How to save, and waste, in the laundry room

Laundry Room

Hotels actively running laundry operations know them to be expensive and time consuming, but in many cases equipment is not being right-sized with the number of rooms they are servicing. According to Marcela Arciniegas, SVP of global operations at laundry service consulting agency PDQ Consulting, the majority of midscale hotels between 200 and 450 rooms lack the necessary equipment to handle the linens they are stocked with, leading to a longer and costlier wash cycle.

“Over the last decade, linen presentation at the majority of hotels has increased dramatically without increasing laundry machine capacity,” Arciniegas said. “What was made 20 years ago could be washed with three machines.
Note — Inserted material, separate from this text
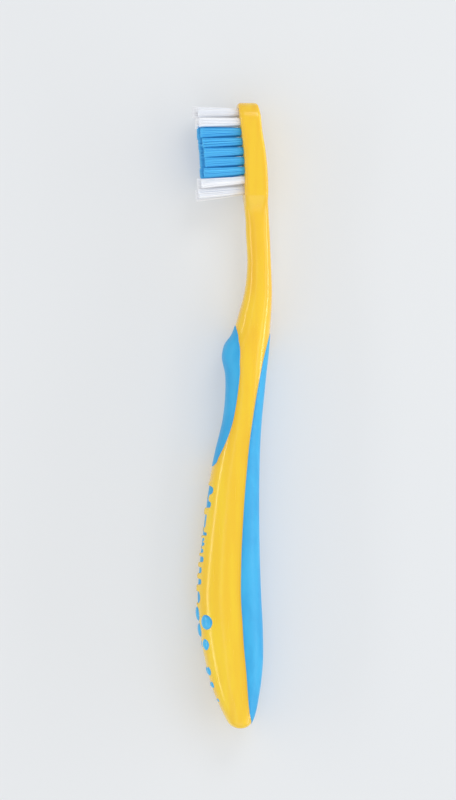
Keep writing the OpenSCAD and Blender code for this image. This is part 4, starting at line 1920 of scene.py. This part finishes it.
    def build(
        self, finishes: Mapping["BristleField.Tint", bpy.types.Material],
    ) -> list[bpy.types.Object]:
        """Builds every tuft.

        Args:
            finishes: The finish for each tint.

        Returns:
            The pieces, riding on the body.
        """
        pattern = self.pattern()
        pieces = []
        for row, count in enumerate(self.row_counts):
            tint = BristleField.Tint.WHITE if row in self.white_rows else BristleField.Tint.BLUE
            for column in range(count):
                piece = self.tuft(pattern, row, column, finishes[tint])
                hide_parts(f"tuft_{row + 1}_{column + 1}")
                pieces.append(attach(piece, BODY))
        return pieces


def stand(name: str, data: bpy.types.ID, place: Vector, axes: Sequence[Vector]) -> bpy.types.Object:
    """Puts a lamp or a camera in the scene.

    Args:
        name: Its name.
        data: The lamp or the camera.
        place: Where it stands, in metres.
        axes: The directions of its own X, Y and Z.

    Returns:
        The object.
    """
    item = bpy.data.objects.new(name, data)
    item.matrix_world = Matrix.Translation(place) @ Matrix(axes).transposed().to_4x4()
    bpy.context.scene.collection.objects.link(item)
    return item


@dataclass(frozen=True)
class SoftLamp:
    """A soft lamp that faces the brush: its place, its width and its length along the brush in
    metres, and its power in watts."""

    name: str
    place: tuple[float, float, float]
    size: tuple[float, float]
    power: float

    def hang(self) -> None:
        """Hangs the lamp in the scene."""
        data = bpy.data.lights.new(self.name, "AREA")
        data.shape = "RECTANGLE"
        data.size, data.size_y = self.size
        data.energy = self.power
        back = Vector(self.place).normalized()
        along = Vector((0.0, 1.0, 0.0))
        along = (along - back * along.dot(back)).normalized()
        stand(self.name, data, Vector(self.place), (along.cross(back), along, back))


@dataclass
class Studio:
    """The floor, the lamps and the camera."""

    target: Sequence[float] = (-1.02, 3.95, 7.02)
    distance: float = 1200.0
    tilt: float = 4.0
    view_height: float = 204.9
    sensor: float = 36.0
    floor_size: float = 4.0
    floor_gap: float = 0.02
    light: float = 0.64
    backdrop: Colour = (0.9, 0.91, 0.93, 1.0)
    lamps: Sequence[SoftLamp] = (
        SoftLamp("toe_softbox", (0.24, 0.55, 0.55), (0.36, 0.28), 1.0),
        SoftLamp("butt_softbox", (-0.1, -0.62, 0.5), (0.8, 0.6), 1.0),
        SoftLamp("back_strip", (0.46, 0.0, 0.4), (0.12, 0.8), 0.36),
        SoftLamp("rim_softbox", (0.6, 0.0, 0.14), (0.09, 0.9), 1.4),
        SoftLamp("front_strip", (-0.17, 0.0, 0.68), (0.06, 0.8), 0.16),
        SoftLamp("front_softbox", (-0.6, 0.0, 0.24), (0.08, 0.8), 0.8),
    )

    def floor(self) -> None:
        """Lays the pale floor under the brush."""
        half = self.floor_size / 2
        z = -self.floor_gap * MM
        corners = [(-half, -half, z), (half, -half, z), (half, half, z), (-half, half, z)]
        mesh = bpy.data.meshes.new("floor")
        mesh.from_pydata(corners, [], [[0, 1, 2, 3]])
        mesh.materials.append(PaleFloor("pale_floor").material())
        piece = bpy.data.objects.new("floor", mesh)
        bpy.context.scene.collection.objects.link(piece)

    def world(self) -> None:
        """Sets even light from all round, which a camera sees as a pale backdrop."""
        world = bpy.data.worlds.new("studio")
        bpy.context.scene.world = world
        world.use_nodes = True
        world.node_tree.nodes.clear()
        graph = Graph(world.node_tree)
        light = graph.node(
            "ShaderNodeBackground", {}, {"Color": WHITE_LIGHT, "Strength": self.light})
        shown = graph.node(
            "ShaderNodeBackground", {}, {"Color": self.backdrop, "Strength": 1.0})
        mixed = graph.node(
            "ShaderNodeMixShader", {}, {0: graph.straight_view(), 1: light, 2: shown})
        graph.add("ShaderNodeOutputWorld", {}, {"Surface": mixed})

    def camera(self) -> None:
        """Sets the camera straight over the brush, turned a little towards the bristles."""
        data = bpy.data.cameras.new("camera")
        data.sensor_fit = "VERTICAL"
        data.sensor_height = self.sensor
        data.lens = self.sensor * self.distance / self.view_height
        data.clip_start, data.clip_end = 0.05, 20.0
        turn = math.radians(self.tilt)
        right = Vector((math.cos(turn), 0.0, math.sin(turn)))
        up = Vector((0.0, 1.0, 0.0))
        back = Vector((-math.sin(turn), 0.0, math.cos(turn)))
        place = Vector(self.target) * MM + back * self.distance * MM
        bpy.context.scene.camera = stand("camera", data, place, (right, up, back))

    def build(self) -> None:
        """Sets up the whole studio."""
        self.floor()
        for lamp in self.lamps:
            lamp.hang()
        self.world()
        self.camera()
        bpy.context.scene.view_settings.view_transform = "Standard"


def report(pieces: Sequence[bpy.types.Object]) -> None:
    """Logs each piece with its faces."""
    for piece in pieces:
        LOG.info("%s: %d faces", piece.name, len(piece.data.polygons))


def main() -> None:
    """Builds the brush and its studio, and reports each piece."""
    logging.basicConfig(level=logging.INFO, format="%(name)s: %(message)s")
    # The plastic's darkest colour is painted shade by the pads, in the recess and round the
    # countersinks
    yellow = MouldedPlastic(
        "yellow_plastic", colour=linear(250, 211, 24), deep=linear(245, 192, 14),
        painted_shade=linear(206, 150, 14))
    # Each rubber's deep colour is also the painted shade along the rims
    rubber = SoftRubber("blue_rubber", colour=linear(58, 178, 232), deep=linear(38, 146, 212))
    dome_rubber = SoftRubber(
        "blue_bubble_rubber", colour=linear(56, 187, 242), deep=linear(30, 142, 212),
        roughness=0.2, coat=0.6)
    # Each nylon's root colour is painted shade towards the head, and its strands glow with painted
    # light
    white = Nylon(
        "white_nylon", colour=linear(250, 251, 253), deep=linear(226, 231, 240),
        root=linear(206, 196, 184))
    blue = Nylon(
        "blue_nylon", colour=linear(92, 200, 246), deep=linear(58, 168, 228),
        root=linear(22, 84, 150))
    wire = DrawnWire("anchor_wire", colour=(0.72, 0.68, 0.56, 1.0), deep=(0.6, 0.56, 0.45, 1.0))

    soft = rubber.material()
    line = BrushLine()
    thumb, back = ThumbPad(line), BackStrip(line)
    grip, bristles = FrontGrip(line), BristleField(line)
    moulding = HandleMoulding(line.crisp(), (thumb, back), grip, bristles)
    report([moulding.build(yellow.material())])
    report([part.build(soft) for part in (thumb, back, grip)])
    report(GripBubbles(line, grip).build(dome_rubber.material()))
    tints = {BristleField.Tint.WHITE: white.material(), BristleField.Tint.BLUE: blue.material()}
    report(bristles.build(tints))
    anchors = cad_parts["tuft_anchors"]
    anchors.data.materials.clear()
    anchors.data.materials.append(wire.material())
    report([anchors])
    Studio().build()
    LOG.info("studio: floor, lamps and camera")


if __name__ == "__main__":
    main()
Hotels now have duvets that must be washed every day.”

Arciniegas warned against the pitfalls of improper upgrades as well, citing examples where hotels will invest in a new washer but not a new dryer. A stronger washer that can clean more linen at once introduces problems for an underpowered dryer that will not only fail to do its job but will go on to damage both itself and the linen it is drying.

“If you have a washer designed to clean 100 pounds of linens, you will need a dryer calibrated to dry 150 pounds of linens,” Arciniegas said. “Material is heavier when wet. The weaker dryer will take longer to dry the linen, wearing them out in the process and eventually scorching them.”

“With textiles in general, the biggest enemy is heat,” said Greg Fuller, national account manager for textile manufacturer WestPoint Hospitality.  “Ironing a sheet will change its color if done incorrectly. And if a dryer is too weak, a lower temperature can stress the yarns. A moderate temperature for extended periods is often your biggest enemy.”

Even when a hotel has the right equipment, training is often a challenge because hotel laundry workers tend to have a high turnover rate. Fuller said that washing instructions for textiles are often not followed properly, even though detailed instructions are given. 

“Employees end up cranking the heat up, or turning up dryer time,” Fuller said. “There needs to be some re-education.”

Joseph Ricci, president & CEO of textile advocacy organization TRSA, said that the washing process is most simply broken down into four categories: water, chemicals, agitation and time. If any of those factors is altered, such as using more sophisticated chemicals or machinery, each of the other three are also affected in turn. A new detergent could potentially lower the necessary water temperature for washes, meaning less energy is being used per wash. 

But all of these savings are for naught should employees fail to change the washing process after acquiring new technology. And according to Ricci, many hotels are unaware of whether or not they are saving money at all due to the way utilities bills lump all of a hotel’s costs together.

“Everything is built into the hotel bill as one piece, so [hotels] don’t have a firm grasp on their individual costs,” Ricci said. “They have to understand their actual use of water and energy before savings can be made.”